▶ WHAT NEEDS TO BE DONE
Please print exactly the lines running from the one that contains "Give this object's" to the end of the data, with both lines included.

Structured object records
● ● ● ● ●
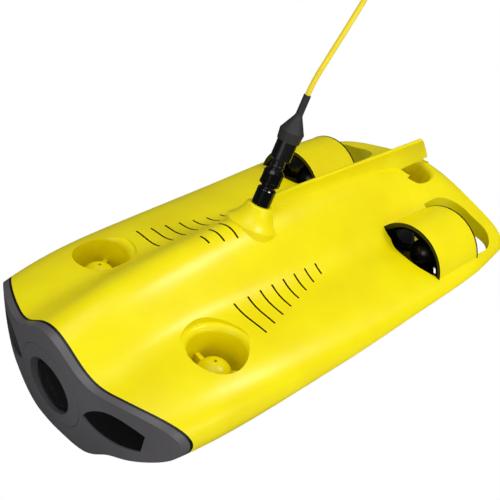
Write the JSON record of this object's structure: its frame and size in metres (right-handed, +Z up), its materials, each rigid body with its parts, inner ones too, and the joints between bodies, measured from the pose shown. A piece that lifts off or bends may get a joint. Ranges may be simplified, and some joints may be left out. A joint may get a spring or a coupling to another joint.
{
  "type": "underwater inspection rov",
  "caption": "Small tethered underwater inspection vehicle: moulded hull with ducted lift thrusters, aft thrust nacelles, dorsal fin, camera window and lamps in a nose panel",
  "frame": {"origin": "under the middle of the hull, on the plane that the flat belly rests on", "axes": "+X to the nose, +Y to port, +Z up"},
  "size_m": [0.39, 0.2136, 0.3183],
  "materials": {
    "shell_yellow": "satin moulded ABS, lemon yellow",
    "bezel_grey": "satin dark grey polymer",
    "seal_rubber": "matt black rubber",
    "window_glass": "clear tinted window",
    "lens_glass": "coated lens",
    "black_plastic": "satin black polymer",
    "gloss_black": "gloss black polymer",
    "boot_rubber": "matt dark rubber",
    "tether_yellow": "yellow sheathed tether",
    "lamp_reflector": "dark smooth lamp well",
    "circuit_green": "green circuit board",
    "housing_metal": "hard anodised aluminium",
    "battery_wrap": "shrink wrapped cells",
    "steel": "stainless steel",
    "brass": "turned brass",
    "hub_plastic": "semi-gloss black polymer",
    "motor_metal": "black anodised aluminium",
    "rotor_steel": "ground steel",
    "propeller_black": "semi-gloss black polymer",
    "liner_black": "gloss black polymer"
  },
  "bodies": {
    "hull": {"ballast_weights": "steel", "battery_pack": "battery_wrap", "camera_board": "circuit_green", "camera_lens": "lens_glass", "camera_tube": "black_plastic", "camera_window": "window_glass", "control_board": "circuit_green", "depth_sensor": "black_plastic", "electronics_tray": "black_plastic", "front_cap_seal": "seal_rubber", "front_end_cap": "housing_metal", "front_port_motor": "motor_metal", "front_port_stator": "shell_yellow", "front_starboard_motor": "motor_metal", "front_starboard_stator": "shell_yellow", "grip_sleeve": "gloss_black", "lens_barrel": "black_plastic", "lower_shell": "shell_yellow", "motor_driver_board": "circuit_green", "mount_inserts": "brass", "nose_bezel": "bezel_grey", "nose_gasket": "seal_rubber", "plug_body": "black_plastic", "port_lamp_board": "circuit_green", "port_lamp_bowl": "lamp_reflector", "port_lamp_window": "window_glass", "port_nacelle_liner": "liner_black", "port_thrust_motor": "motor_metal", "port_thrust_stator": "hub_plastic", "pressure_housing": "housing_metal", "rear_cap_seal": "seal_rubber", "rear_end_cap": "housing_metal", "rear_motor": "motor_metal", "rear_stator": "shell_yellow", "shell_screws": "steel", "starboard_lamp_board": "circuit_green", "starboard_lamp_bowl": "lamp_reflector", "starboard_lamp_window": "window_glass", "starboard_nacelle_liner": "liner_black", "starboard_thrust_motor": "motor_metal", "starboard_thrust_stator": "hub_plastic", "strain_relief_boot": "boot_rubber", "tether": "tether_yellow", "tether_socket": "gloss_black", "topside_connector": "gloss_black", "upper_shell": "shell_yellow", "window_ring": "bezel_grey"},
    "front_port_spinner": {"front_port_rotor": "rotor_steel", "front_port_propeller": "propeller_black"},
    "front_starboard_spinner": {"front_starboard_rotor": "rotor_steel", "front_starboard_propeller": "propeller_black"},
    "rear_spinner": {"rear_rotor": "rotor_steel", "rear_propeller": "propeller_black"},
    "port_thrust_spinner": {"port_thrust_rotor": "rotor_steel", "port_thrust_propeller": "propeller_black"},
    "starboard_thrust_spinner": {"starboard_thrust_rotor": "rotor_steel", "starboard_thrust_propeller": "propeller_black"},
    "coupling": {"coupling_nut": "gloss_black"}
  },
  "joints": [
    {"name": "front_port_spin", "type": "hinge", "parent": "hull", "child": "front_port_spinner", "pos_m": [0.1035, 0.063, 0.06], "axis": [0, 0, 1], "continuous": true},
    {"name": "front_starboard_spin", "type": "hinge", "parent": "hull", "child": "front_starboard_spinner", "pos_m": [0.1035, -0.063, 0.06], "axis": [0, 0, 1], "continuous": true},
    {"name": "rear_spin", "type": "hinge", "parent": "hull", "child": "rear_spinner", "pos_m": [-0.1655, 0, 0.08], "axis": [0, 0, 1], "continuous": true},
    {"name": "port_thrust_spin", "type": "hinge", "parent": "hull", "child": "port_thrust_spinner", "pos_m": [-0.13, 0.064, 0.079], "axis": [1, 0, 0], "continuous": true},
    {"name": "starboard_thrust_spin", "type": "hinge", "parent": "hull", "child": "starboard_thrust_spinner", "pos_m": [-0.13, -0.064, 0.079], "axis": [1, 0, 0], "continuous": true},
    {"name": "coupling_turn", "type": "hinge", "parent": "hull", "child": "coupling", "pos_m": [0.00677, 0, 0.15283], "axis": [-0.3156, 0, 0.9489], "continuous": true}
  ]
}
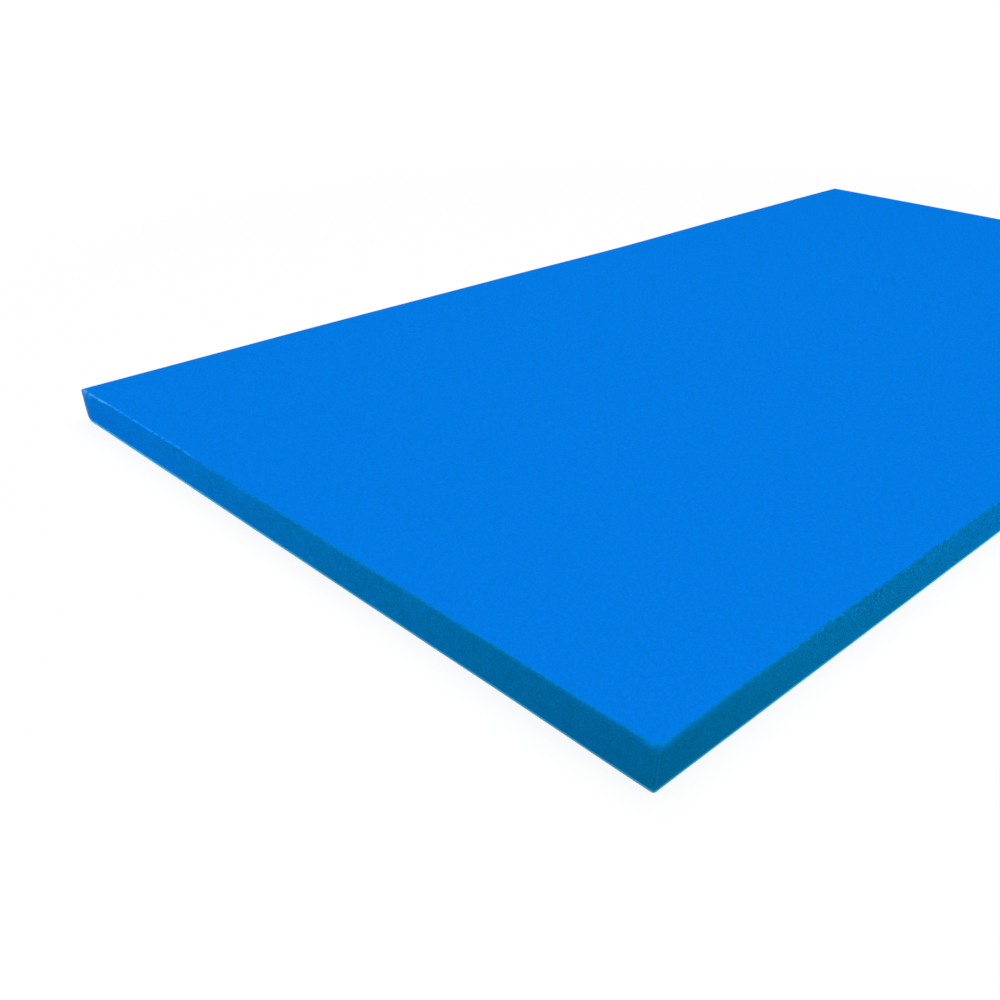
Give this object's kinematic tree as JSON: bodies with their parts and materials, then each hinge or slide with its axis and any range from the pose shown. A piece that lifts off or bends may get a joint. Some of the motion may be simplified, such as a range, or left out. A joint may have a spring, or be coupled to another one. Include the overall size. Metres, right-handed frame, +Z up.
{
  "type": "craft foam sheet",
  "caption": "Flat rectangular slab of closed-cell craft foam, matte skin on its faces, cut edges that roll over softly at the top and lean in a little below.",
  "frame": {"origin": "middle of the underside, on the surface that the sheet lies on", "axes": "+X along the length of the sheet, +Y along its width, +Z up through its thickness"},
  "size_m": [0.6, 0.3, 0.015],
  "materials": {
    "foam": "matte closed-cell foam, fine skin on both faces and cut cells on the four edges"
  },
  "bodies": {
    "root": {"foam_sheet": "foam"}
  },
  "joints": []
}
● ● ● ● ●
▶ RESULT OF THE TASK
Give this object's kinematic tree as JSON: bodies with their parts and materials, then each hinge or slide with its axis and any range from the pose shown. A piece that lifts off or bends may get a joint. Some of the motion may be simplified, such as a range, or left out. A joint may have a spring, or be coupled to another one. Include the overall size. Metres, right-handed frame, +Z up.
{
  "type": "craft foam sheet",
  "caption": "Flat rectangular slab of closed-cell craft foam, matte skin on its faces, cut edges that roll over softly at the top and lean in a little below.",
  "frame": {"origin": "middle of the underside, on the surface that the sheet lies on", "axes": "+X along the length of the sheet, +Y along its width, +Z up through its thickness"},
  "size_m": [0.6, 0.3, 0.015],
  "materials": {
    "foam": "matte closed-cell foam, fine skin on both faces and cut cells on the four edges"
  },
  "bodies": {
    "root": {"foam_sheet": "foam"}
  },
  "joints": []
}